Records that describe objects.
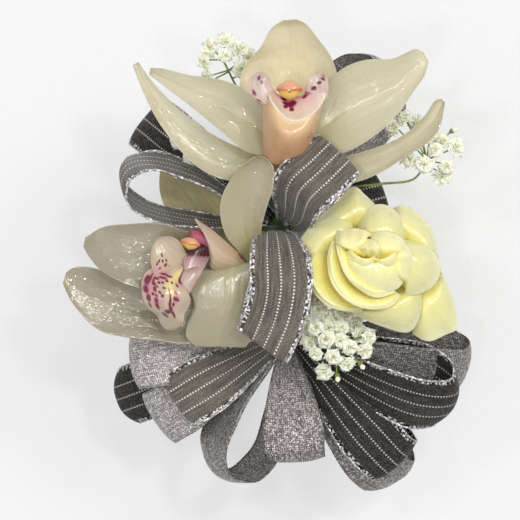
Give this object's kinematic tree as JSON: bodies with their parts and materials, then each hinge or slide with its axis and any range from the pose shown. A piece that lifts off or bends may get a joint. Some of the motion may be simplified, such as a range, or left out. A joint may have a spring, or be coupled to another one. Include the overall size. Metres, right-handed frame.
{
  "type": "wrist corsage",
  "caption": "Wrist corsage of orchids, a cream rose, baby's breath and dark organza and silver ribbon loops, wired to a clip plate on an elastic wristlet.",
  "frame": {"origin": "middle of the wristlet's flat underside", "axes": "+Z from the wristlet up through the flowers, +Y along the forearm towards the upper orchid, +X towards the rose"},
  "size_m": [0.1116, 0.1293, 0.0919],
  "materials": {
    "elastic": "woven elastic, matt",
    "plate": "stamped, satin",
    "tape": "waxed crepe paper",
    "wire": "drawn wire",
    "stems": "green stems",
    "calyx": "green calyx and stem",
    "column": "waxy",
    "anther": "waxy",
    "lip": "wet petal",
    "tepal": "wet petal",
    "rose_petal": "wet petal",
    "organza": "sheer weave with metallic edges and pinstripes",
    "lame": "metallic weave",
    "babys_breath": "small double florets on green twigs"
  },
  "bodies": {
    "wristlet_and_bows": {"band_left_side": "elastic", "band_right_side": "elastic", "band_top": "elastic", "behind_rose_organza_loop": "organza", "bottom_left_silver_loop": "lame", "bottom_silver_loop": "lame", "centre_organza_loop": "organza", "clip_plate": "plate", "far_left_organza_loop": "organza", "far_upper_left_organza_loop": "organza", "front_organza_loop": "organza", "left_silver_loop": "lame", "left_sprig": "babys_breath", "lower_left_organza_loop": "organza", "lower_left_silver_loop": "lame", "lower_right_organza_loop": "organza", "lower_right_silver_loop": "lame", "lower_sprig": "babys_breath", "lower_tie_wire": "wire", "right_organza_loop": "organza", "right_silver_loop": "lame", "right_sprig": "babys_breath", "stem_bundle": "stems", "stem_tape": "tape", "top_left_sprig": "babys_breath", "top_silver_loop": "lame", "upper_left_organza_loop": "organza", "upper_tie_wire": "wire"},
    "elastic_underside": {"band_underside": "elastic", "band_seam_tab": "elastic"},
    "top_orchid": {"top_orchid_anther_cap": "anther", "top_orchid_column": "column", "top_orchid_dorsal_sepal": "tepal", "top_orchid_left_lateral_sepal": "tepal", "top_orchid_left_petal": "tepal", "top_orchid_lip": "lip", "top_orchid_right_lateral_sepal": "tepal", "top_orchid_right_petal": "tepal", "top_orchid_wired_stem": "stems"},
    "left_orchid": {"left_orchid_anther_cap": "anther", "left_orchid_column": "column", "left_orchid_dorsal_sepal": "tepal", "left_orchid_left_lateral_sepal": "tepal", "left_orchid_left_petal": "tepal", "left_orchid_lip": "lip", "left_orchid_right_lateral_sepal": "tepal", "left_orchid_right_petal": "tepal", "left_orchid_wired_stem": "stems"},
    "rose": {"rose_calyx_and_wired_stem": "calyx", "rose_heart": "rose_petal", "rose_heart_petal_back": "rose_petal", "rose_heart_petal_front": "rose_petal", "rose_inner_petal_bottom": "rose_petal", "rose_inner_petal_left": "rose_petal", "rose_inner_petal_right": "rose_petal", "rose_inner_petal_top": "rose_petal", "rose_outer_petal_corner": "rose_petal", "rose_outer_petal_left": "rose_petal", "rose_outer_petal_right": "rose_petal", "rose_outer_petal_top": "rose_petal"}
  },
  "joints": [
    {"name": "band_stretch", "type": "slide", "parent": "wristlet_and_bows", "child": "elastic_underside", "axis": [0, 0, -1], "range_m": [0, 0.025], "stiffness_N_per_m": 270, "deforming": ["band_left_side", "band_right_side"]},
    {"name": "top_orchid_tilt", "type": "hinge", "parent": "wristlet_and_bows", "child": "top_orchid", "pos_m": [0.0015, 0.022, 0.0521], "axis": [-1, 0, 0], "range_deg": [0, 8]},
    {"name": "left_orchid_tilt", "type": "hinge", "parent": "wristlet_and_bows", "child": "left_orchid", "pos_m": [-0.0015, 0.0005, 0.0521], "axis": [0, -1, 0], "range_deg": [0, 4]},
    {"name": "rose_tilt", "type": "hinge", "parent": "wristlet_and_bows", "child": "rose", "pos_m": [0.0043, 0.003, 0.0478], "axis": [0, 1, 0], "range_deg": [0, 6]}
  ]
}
==
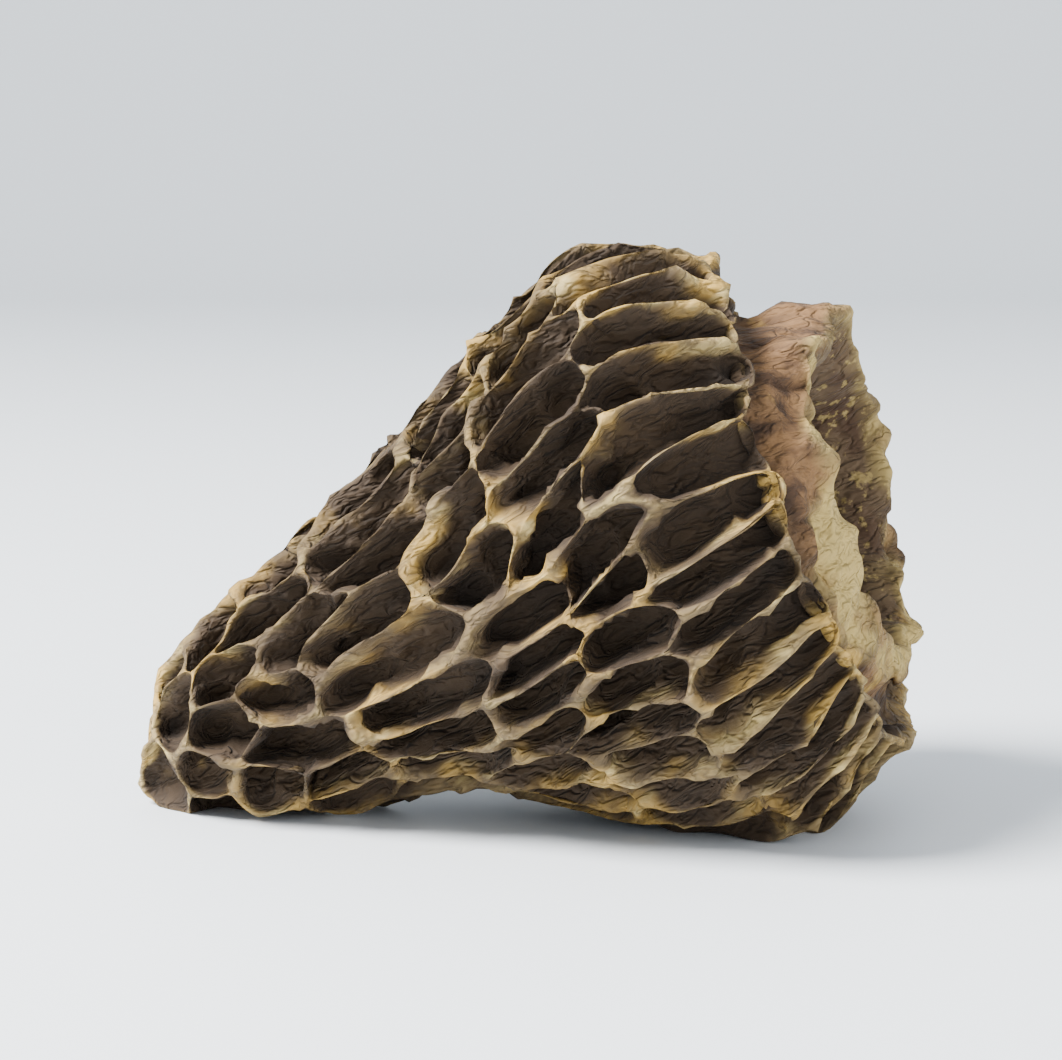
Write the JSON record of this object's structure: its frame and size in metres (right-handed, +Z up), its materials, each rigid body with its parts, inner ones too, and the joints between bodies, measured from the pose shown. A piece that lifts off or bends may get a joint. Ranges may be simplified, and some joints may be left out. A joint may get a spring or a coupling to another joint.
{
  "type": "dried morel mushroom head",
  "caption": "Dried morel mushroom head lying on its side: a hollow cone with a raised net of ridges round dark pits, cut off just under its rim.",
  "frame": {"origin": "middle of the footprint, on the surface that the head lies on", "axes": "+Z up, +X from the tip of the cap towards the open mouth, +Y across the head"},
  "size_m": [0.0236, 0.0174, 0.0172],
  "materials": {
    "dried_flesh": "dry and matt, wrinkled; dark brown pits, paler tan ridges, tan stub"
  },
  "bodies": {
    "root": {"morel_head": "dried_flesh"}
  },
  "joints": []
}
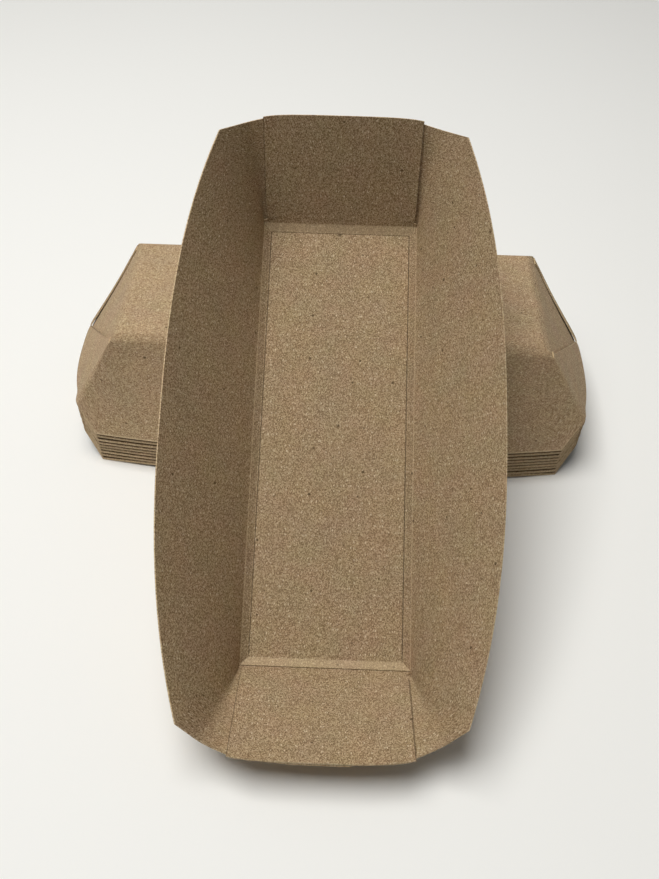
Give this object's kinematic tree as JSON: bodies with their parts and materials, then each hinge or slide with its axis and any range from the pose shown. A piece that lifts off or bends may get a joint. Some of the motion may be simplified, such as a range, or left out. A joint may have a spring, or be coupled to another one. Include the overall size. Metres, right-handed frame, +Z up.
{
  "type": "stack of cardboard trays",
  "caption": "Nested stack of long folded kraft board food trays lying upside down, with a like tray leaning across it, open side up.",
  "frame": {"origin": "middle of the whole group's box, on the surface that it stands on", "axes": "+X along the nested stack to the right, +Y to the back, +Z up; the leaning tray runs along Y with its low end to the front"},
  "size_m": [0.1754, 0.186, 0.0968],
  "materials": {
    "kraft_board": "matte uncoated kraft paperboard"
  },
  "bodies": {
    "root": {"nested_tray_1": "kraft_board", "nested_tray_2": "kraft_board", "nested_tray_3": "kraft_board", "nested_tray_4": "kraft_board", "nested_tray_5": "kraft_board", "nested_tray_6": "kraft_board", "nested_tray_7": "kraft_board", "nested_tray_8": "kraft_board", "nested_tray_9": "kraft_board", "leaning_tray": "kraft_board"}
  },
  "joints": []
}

INSTRUCTION.
For the listing above, identify each line bearing "Give".

FINISHED ANSWER.
Give this object's kinematic tree as JSON: bodies with their parts and materials, then each hinge or slide with its axis and any range from the pose shown. A piece that lifts off or bends may get a joint. Some of the motion may be simplified, such as a range, or left out. A joint may have a spring, or be coupled to another one. Include the overall size. Metres, right-handed frame.
Give this object's kinematic tree as JSON: bodies with their parts and materials, then each hinge or slide with its axis and any range from the pose shown. A piece that lifts off or bends may get a joint. Some of the motion may be simplified, such as a range, or left out. A joint may have a spring, or be coupled to another one. Include the overall size. Metres, right-handed frame, +Z up.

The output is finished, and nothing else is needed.